The third new charge pertains to Trump alone. It relates to audio of Trump at his golf club in Bedminster, New Jersey, where he showed onlookers a classified document outlining a “plan of attack” against Iran that he acknowledged was “highly classified”.

The recording also appears to capture Trump admitting he had not declassified the document before he showed it to the golf club visitors.

“See, as president I could have declassified it,” he said in the transcript. “Now I can’t, you know, but this is still a secret.”

Together, the three new charges bring Trump’s total in the classified documents case to 40.

A close-up of a man in a dark suit and tie, as he walks up the steps to a courthouse.
Carlos De Oliveira, a property manager at Trump’s Mar-a-Lago resort, arrives at court in Fort Pierce, Florida, on August 10 [Marco Bello/Reuters]

Oliveira was present alongside Nauta at Thursday’s hearing, but because he had not yet secured a lawyer certified to practice in Florida, he has not yet entered a plea. As a result, Judge Mills Maynard pushed back Oliveira’s arraignment to Tuesday.

The classified documents case is one of three criminal indictments Trump is set to confront, though he has denied wrongdoing on all counts.

Trump became the first US president to face criminal charges in April, when Manhattan District Attorney Alvin Bragg filed 34 state-level felony counts against the ex-president for allegedly falsifying business records.

Prosecutors in that case accused Trump of attempting to conceal “damaging information and unlawful activity from American voters” by paying off several individuals, including an adult film actor, who had information about his extra-marital affairs.

The indictment in the classified documents case came in June. It marked the first federal criminal charges against Trump.

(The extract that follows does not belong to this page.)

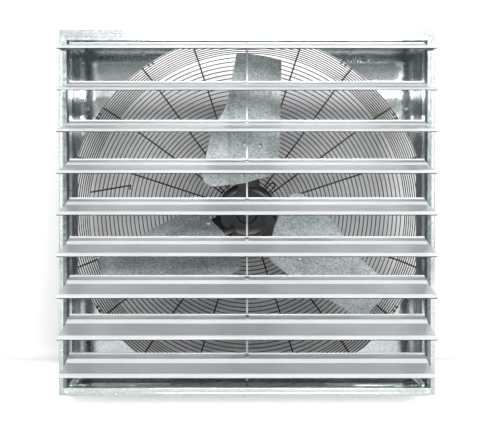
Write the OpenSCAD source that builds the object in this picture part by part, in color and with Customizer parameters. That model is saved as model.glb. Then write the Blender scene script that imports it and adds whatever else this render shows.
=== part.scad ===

Most recently, on August 1, Trump faced another federal criminal indictment, this time for interference in the 2020 presidential election.

Trump, the Republican incumbent at the time, was accused of trying to subvert his loss to Democrat Joe Biden by releasing false information, pursuing pressure campaigns against election officials and assembling “fake electors” to cast Electoral College votes in his favour.

Judge Aileen Cannon has set the trial date for the classified documents case on May 20, shortly before the Republican National Convention in June. The convention names the Republican nominee for the 2024 presidential race, in which Trump is campaigning for a second term.

He is currently the Republican frontrunner, leading a crowded field of candidates by a wide margin.

Also on Thursday, prosecutors in the election interference case requested Trump’s trial for those charges be held on January 2. That trial date, however, has yet to be set.

Trump, meanwhile, spent Thursday at his Bedminster golf course, where he played in a professional-amateur round of a local tournament.